Either way, using the UN, even as just a political fig leaf for war preparations, requires the co-operation of the Russians in the Security Council. The currently touted Russian-Iraqi oil deal not only strengthens Moscow's direct economic involvement in the Middle East, but also serves as an warning that whatever President Bush may be planning in the UN, Russian support cannot be taken for granted. Yet, curiously, US officials have greeted the news of a fresh oil deal with barely concealed indifference. Why?
Luckily for the Americans, the Russian military is keener to sell weapons to established Arab regimes than to the old radical Arab firebrands who never used to pay their bills. President Vladimir Putin therefore does not need to contend with an active, pro-Iraqi lobby at home. And the Russian president has many other reasons for not having an argument with the Americans over Iraq. Russia is still owed approximately US$7bn in unpaid Iraqi weapons purchases during the 1970s and 1980s.
In the past, Moscow believed the best way of recovering this money was through indirect support for Saddam Hussein.

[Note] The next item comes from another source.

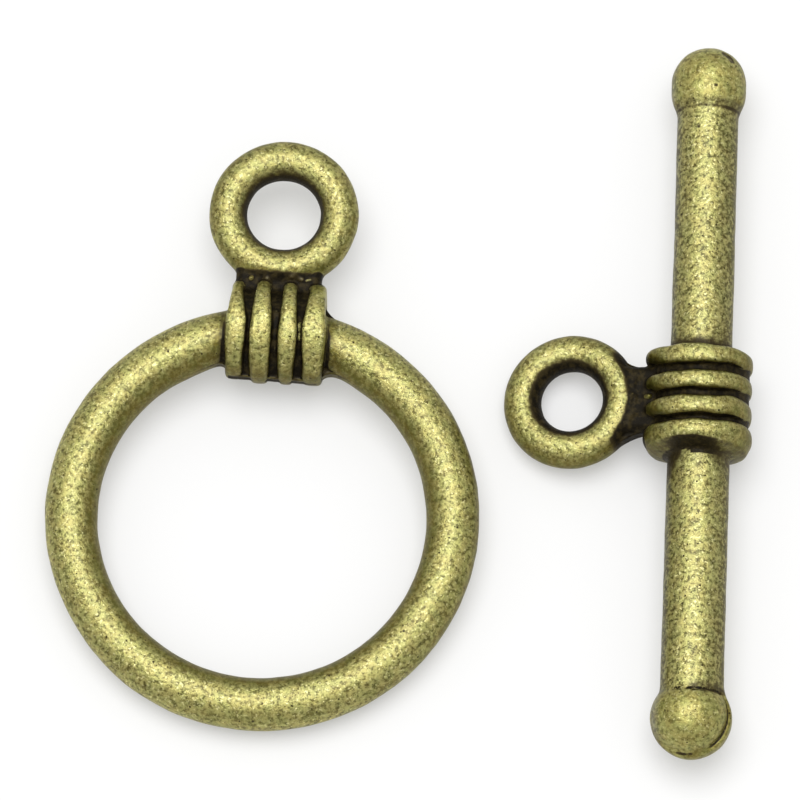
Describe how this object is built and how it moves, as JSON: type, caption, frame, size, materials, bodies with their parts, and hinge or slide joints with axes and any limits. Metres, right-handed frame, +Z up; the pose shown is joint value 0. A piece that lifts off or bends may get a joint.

So the Russians either portrayed themselves as mediators between the US and Iraq, or as the champions of the Iraqi people, by demanding the end of the economic sanctions. Needless to say, the Iraqi dictator has encouraged this view, by promising that the moment the sanctions ware lifted and he is allowed to export unrestricted quantities of oil, his Russian bills would be paid in full.
Putin has realised that this policy led nowhere. The more the Russians engaged in efforts designed to break down Iraq's isolation, the more the Americans were determined to maintain the sanctions. Putin has therefore stopped pressing the issue in the full knowledge that, come what may, Russia will stand to benefit by simply looking benignly at whatever the US chooses to do.
If an attack on Iraq does not take place, the sanctions regime will collapse of its own accord, and Russia will be able to benefit financially, without incurring the Americans' wrath. If, however, Saddam Hussein is removed from power, the Russians will be well placed with any new Iraqi regime.